The county game is the elephant in the middle of the cluttered room. Nobody else has room to breathe around it.

It’s talked about as taking up eight months of the year, from January to August, but for players it is a full-year round pursuit. The advent of the tiered structure will elongate the summers of the weaker counties, all of whom have been in pre-season training since early October.

The GAA centrally knows this, and yet every time the fixtures task force came up the hall with a shoebox, they were sent back down.

Worse, they were sent down with something in their hand.

The U20 championship in summer was a disaster for the club game. Moving it back to February and March was, in itself, a grand idea.

Except Central Council voted to introduce a league alongside it, to play the games on weekends rather than midweek, and to give county managers the right to pull in secondary school students still involved in the MacRory Cup despite having made a rule not two months ago saying the exact opposite.

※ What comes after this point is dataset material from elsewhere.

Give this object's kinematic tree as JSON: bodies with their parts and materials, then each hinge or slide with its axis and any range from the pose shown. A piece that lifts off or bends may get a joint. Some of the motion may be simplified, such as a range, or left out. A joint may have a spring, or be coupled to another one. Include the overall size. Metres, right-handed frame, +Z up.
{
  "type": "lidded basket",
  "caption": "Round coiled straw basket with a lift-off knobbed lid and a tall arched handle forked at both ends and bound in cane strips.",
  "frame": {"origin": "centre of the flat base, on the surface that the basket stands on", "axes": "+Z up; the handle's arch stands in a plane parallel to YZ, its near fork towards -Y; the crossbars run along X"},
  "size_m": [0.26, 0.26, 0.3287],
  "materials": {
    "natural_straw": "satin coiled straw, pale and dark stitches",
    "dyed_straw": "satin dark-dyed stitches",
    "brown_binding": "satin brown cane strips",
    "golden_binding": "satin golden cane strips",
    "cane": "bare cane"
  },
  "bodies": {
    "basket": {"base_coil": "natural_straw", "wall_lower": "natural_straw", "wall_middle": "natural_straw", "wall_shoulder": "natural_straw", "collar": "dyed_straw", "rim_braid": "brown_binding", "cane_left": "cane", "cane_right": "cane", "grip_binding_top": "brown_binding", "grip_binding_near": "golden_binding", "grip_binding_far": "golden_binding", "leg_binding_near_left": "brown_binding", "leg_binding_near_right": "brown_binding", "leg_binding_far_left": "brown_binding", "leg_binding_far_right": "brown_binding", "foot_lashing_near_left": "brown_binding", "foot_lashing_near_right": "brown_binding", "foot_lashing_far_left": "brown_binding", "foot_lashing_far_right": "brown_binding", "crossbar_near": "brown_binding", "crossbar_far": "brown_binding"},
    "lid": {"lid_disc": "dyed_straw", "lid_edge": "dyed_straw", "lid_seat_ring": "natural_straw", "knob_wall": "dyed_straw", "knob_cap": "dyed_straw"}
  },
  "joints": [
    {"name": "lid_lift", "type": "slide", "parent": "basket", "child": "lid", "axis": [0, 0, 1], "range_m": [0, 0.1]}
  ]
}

The GAA does not want to throw out anything belonging to the inter-county game. The simple, unmistakable reason for this is that it makes them so much money.

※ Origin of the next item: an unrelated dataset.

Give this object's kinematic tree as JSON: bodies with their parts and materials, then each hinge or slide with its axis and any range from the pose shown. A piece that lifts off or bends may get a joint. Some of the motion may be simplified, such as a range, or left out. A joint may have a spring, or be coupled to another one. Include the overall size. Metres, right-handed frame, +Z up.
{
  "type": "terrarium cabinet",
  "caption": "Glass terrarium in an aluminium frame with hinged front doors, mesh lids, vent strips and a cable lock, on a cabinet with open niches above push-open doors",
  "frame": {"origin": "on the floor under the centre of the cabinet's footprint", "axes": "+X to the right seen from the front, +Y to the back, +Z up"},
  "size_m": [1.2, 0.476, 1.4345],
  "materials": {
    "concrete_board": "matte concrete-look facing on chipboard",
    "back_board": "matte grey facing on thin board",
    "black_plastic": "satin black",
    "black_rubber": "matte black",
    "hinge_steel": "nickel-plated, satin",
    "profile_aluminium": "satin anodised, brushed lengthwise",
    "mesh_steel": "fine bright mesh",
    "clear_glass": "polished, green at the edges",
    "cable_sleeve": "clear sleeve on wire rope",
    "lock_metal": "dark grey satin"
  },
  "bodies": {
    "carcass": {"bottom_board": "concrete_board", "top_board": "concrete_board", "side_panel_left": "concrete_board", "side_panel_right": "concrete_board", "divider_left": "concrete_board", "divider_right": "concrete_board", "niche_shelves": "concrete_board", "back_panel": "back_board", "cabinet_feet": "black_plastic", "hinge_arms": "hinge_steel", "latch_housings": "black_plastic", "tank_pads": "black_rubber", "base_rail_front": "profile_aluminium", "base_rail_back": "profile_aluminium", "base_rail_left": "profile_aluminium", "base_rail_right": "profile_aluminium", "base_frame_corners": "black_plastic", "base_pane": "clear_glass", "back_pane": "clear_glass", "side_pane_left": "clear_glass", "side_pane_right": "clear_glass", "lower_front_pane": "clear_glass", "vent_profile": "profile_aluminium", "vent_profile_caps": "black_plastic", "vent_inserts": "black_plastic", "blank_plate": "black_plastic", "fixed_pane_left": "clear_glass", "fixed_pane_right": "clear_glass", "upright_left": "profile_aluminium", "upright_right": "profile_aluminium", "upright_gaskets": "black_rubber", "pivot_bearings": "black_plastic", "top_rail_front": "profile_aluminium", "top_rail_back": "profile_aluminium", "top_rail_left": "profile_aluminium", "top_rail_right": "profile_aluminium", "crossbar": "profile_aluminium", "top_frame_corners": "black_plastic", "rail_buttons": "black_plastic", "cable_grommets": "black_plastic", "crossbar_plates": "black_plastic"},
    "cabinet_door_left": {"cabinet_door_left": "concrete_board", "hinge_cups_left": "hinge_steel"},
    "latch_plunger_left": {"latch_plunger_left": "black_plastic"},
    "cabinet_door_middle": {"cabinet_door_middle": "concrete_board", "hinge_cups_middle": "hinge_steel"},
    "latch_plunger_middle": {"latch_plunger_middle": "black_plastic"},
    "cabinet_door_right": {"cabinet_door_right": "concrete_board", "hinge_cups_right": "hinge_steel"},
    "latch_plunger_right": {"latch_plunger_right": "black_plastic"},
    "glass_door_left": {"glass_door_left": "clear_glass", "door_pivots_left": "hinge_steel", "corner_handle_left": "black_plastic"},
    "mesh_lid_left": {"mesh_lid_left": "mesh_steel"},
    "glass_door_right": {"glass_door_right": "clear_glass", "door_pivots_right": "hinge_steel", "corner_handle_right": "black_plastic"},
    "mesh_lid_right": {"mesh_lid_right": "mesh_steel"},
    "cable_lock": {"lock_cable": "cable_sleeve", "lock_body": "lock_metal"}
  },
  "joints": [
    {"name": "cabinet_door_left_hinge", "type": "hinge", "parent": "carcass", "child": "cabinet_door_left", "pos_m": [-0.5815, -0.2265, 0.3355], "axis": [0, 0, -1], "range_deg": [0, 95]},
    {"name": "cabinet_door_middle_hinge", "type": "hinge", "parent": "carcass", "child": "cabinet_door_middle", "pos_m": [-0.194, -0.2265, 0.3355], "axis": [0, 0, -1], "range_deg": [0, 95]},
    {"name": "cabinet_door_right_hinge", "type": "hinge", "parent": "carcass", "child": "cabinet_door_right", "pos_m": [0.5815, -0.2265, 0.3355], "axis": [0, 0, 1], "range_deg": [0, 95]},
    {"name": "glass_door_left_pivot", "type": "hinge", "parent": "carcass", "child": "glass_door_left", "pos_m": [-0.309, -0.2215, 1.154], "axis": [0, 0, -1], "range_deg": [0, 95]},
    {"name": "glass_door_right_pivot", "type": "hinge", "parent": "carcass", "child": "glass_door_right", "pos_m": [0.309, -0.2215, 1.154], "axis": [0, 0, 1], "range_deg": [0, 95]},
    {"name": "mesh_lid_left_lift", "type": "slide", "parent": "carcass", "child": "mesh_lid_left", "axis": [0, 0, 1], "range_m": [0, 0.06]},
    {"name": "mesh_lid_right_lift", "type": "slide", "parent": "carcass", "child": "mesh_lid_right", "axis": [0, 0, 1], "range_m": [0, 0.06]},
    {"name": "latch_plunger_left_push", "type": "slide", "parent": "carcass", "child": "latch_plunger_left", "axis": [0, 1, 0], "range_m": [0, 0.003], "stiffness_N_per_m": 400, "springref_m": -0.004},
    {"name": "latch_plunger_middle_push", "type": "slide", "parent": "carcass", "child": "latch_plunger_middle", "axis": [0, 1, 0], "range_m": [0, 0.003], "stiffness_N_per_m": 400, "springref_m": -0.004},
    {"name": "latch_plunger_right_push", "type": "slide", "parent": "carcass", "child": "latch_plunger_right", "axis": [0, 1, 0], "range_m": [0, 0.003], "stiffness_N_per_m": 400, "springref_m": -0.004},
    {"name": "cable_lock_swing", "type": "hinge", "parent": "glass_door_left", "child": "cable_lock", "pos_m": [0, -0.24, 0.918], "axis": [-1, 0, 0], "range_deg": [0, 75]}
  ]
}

Their obsession with it has become an alienating stance. Take the decision to charge supporters £19 in to watch a National League game at the weekend.

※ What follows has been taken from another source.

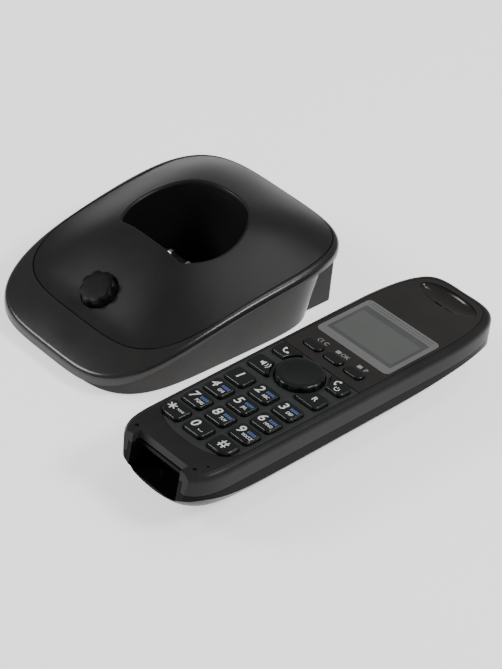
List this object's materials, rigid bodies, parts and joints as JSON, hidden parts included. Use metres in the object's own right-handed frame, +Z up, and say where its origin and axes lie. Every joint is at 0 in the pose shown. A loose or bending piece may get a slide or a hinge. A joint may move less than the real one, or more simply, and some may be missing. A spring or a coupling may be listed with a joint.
{
  "type": "cordless telephone with charging base",
  "caption": "Domed charging base with a leaning cradle well and a locator button, beside a slim cordless handset lying face up with display, keypad and back battery cover.",
  "frame": {"origin": "centre of the set's bounding box, on the table plane", "axes": "+Z up from the table, +Y from the front of the base to its jacks, +X from the base towards the handset"},
  "size_m": [0.154, 0.156, 0.0399],
  "materials": {
    "lid_black": "fine satin texture",
    "rim_grey": "semi-gloss",
    "housing_gloss": "gloss",
    "block_grey": "matt",
    "foot_rubber": "matt",
    "screw_steel": "zinc plated",
    "well_black": "satin",
    "switch_black": "matt",
    "board_green": "lacquered",
    "tin_plate": "tinned",
    "jack_black": "satin",
    "contact_gold": "plated",
    "contact_nickel": "nickel plated",
    "button_black": "satin",
    "shell_grey": "semi-gloss",
    "shell_black": "gloss",
    "panel_charcoal": "satin",
    "panel_gloss": "gloss",
    "window_grey": "clear with a grey border",
    "lcd_grey": "unlit display",
    "light_guide": "frosted",
    "mat_rubber": "silicone",
    "speaker_steel": "plain",
    "cell_sleeve": "shrink sleeve",
    "key_black": "gloss"
  },
  "bodies": {
    "base": {"base_lid": "lid_black", "base_rim_housing": "rim_grey", "base_lower_housing": "housing_gloss", "base_jack_block": "block_grey", "base_feet": "foot_rubber", "base_screws": "screw_steel", "cradle_cup": "well_black", "cradle_contact_holder": "well_black", "locator_switch": "switch_black", "locator_switch_board": "board_green", "base_pcb": "board_green", "base_antenna": "tin_plate", "line_jack": "jack_black", "line_jack_contacts": "contact_gold", "dc_jack": "jack_black", "dc_jack_pin": "contact_gold"},
    "locator_button": {"locator_button": "button_black"},
    "cradle_contact_left": {"cradle_contact_left": "contact_nickel"},
    "cradle_contact_right": {"cradle_contact_right": "contact_nickel"},
    "handset": {"handset_front_shell": "shell_grey", "handset_back_shell": "shell_black", "keypad_panel": "panel_charcoal", "display_panel": "panel_gloss", "display_window": "window_grey", "lcd_module": "lcd_grey", "lcd_backlight": "light_guide", "keypad_mat": "mat_rubber", "handset_pcb": "board_green", "handset_antenna": "tin_plate", "earpiece_speaker": "speaker_steel", "ringer_speaker": "speaker_steel", "microphone": "speaker_steel", "charge_pocket": "shell_black", "charge_contacts": "contact_nickel", "battery_cell_left": "cell_sleeve", "battery_cell_right": "cell_sleeve", "battery_springs": "contact_nickel", "battery_tabs": "contact_nickel", "handset_screws": "screw_steel"},
    "battery_cover": {"battery_cover": "shell_black"},
    "nav_key": {"nav_key": "key_black"},
    "key_star": {"key_star": "key_black"},
    "key_0": {"key_0": "key_black"},
    "key_hash": {"key_hash": "key_black"},
    "key_7": {"key_7": "key_black"},
    "key_8": {"key_8": "key_black"},
    "key_9": {"key_9": "key_black"},
    "key_4": {"key_4": "key_black"},
    "key_5": {"key_5": "key_black"},
    "key_6": {"key_6": "key_black"},
    "key_1": {"key_1": "key_black"},
    "key_2": {"key_2": "key_black"},
    "key_3": {"key_3": "key_black"},
    "key_talk": {"key_talk": "key_black"},
    "key_off": {"key_off": "key_black"},
    "key_speaker": {"key_speaker": "key_black"},
    "key_recall": {"key_recall": "key_black"},
    "key_soft_left": {"key_soft_left": "key_black"},
    "key_soft_middle": {"key_soft_middle": "key_black"},
    "key_soft_right": {"key_soft_right": "key_black"}
  },
  "joints": [
    {"name": "handset_lift", "type": "slide", "parent": "base", "child": "handset", "axis": [0, 0, 1], "range_m": [0, 0.12]},
    {"name": "locator_button_press", "type": "slide", "parent": "base", "child": "locator_button", "axis": [0, 0.5596, -0.8288], "range_m": [0, 0.0006], "stiffness_N_per_m": 900},
    {"name": "cradle_contact_left_press", "type": "slide", "parent": "base", "child": "cradle_contact_left", "axis": [0, -0.2079, -0.9781], "range_m": [0, 0.0015], "stiffness_N_per_m": 400},
    {"name": "cradle_contact_right_press", "type": "slide", "parent": "base", "child": "cradle_contact_right", "axis": [0, -0.2079, -0.9781], "range_m": [0, 0.0015], "stiffness_N_per_m": 400},
    {"name": "battery_cover_off", "type": "slide", "parent": "handset", "child": "battery_cover", "axis": [0, 0, -1], "range_m": [0, 0.04]},
    {"name": "nav_key_press", "type": "slide", "parent": "handset", "child": "nav_key", "axis": [0, 0, -1], "range_m": [0, 0.0005], "stiffness_N_per_m": 900},
    {"name": "key_star_press", "type": "slide", "parent": "handset", "child": "key_star", "axis": [0, 0, -1], "range_m": [0, 0.0005], "stiffness_N_per_m": 900},
    {"name": "key_0_press", "type": "slide", "parent": "handset", "child": "key_0", "axis": [0, 0, -1], "range_m": [0, 0.0005], "stiffness_N_per_m": 900},
    {"name": "key_hash_press", "type": "slide", "parent": "handset", "child": "key_hash", "axis": [0, 0, -1], "range_m": [0, 0.0005], "stiffness_N_per_m": 900},
    {"name": "key_7_press", "type": "slide", "parent": "handset", "child": "key_7", "axis": [0, 0, -1], "range_m": [0, 0.0005], "stiffness_N_per_m": 900},
    {"name": "key_8_press", "type": "slide", "parent": "handset", "child": "key_8", "axis": [0, 0, -1], "range_m": [0, 0.0005], "stiffness_N_per_m": 900},
    {"name": "key_9_press", "type": "slide", "parent": "handset", "child": "key_9", "axis": [0, 0, -1], "range_m": [0, 0.0005], "stiffness_N_per_m": 900},
    {"name": "key_4_press", "type": "slide", "parent": "handset", "child": "key_4", "axis": [0, 0, -1], "range_m": [0, 0.0005], "stiffness_N_per_m": 900},
    {"name": "key_5_press", "type": "slide", "parent": "handset", "child": "key_5", "axis": [0, 0, -1], "range_m": [0, 0.0005], "stiffness_N_per_m": 900},
    {"name": "key_6_press", "type": "slide", "parent": "handset", "child": "key_6", "axis": [0, 0, -1], "range_m": [0, 0.0005], "stiffness_N_per_m": 900},
    {"name": "key_1_press", "type": "slide", "parent": "handset", "child": "key_1", "axis": [0, 0, -1], "range_m": [0, 0.0005], "stiffness_N_per_m": 900},
    {"name": "key_2_press", "type": "slide", "parent": "handset", "child": "key_2", "axis": [0, 0, -1], "range_m": [0, 0.0005], "stiffness_N_per_m": 900},
    {"name": "key_3_press", "type": "slide", "parent": "handset", "child": "key_3", "axis": [0, 0, -1], "range_m": [0, 0.0005], "stiffness_N_per_m": 900},
    {"name": "key_talk_press", "type": "slide", "parent": "handset", "child": "key_talk", "axis": [0, 0, -1], "range_m": [0, 0.0005], "stiffness_N_per_m": 900},
    {"name": "key_off_press", "type": "slide", "parent": "handset", "child": "key_off", "axis": [0, 0, -1], "range_m": [0, 0.0005], "stiffness_N_per_m": 900},
    {"name": "key_speaker_press", "type": "slide", "parent": "handset", "child": "key_speaker", "axis": [0, 0, -1], "range_m": [0, 0.0005], "stiffness_N_per_m": 900},
    {"name": "key_recall_press", "type": "slide", "parent": "handset", "child": "key_recall", "axis": [0, 0, -1], "range_m": [0, 0.0005], "stiffness_N_per_m": 900},
    {"name": "key_soft_left_press", "type": "slide", "parent": "handset", "child": "key_soft_left", "axis": [0, 0, -1], "range_m": [0, 0.0005], "stiffness_N_per_m": 900},
    {"name": "key_soft_middle_press", "type": "slide", "parent": "handset", "child": "key_soft_middle", "axis": [0, 0, -1], "range_m": [0, 0.0005], "stiffness_N_per_m": 900},
    {"name": "key_soft_right_press", "type": "slide", "parent": "handset", "child": "key_soft_right", "axis": [0, 0, -1], "range_m": [0, 0.0005], "stiffness_N_per_m": 900}
  ]
}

And their insistence on retaining everything from pre-season through to replays for All-Ireland finals, meant that the fixtures task force didn’t stand a chance.

The long years of nothingness are part of what has driven so many players away this winter. The most serious case is in Cavan, who are without almost half of their starting championship team from last year, a season in which they reached a first Ulster final for almost two decades.

Ten months of training, every year for a decade, to take one step forward and three back? And half of them travelling from Dublin, or the other half travelling to Dublin, for training.

They are, as Mickey Graham has repeatedly said, not the only county facing such a crisis but theirs is the most extreme tale.

The miracle is that it’s taken until now for players around the country to start revolting.

There is not room for the inter-county and club games to cohabit as they are now.

It’s an angry marriage that is heading for an irreparable fracture.

The pre-season competitions for county teams have to go. Sigerson Cup has to, at least, have very strict restrictions placed in terms of the number of county players allowed per team.

Development squads must be banned below U17, and the minor and U20 championships must be in midweek, straight knockout with no leagues, and solely for development.

Let the clubs develop the players, and have county boards start pouring their finances into that rather than into elite squads of 25 men that then up and leave in their mid-20s, if not before it.

Bring the Allianz Leagues forward, start them the first week of January and play them off over eight weeks.

Start the championships in March. Have more games in a shorter timeframe and have the county scene finished up by the end of June at the latest.

The clubs need room to breathe. Schools need room to breathe.

The players themselves, most importantly, need room to breathe.

A clean-up gets nowhere unless it’s ruthless.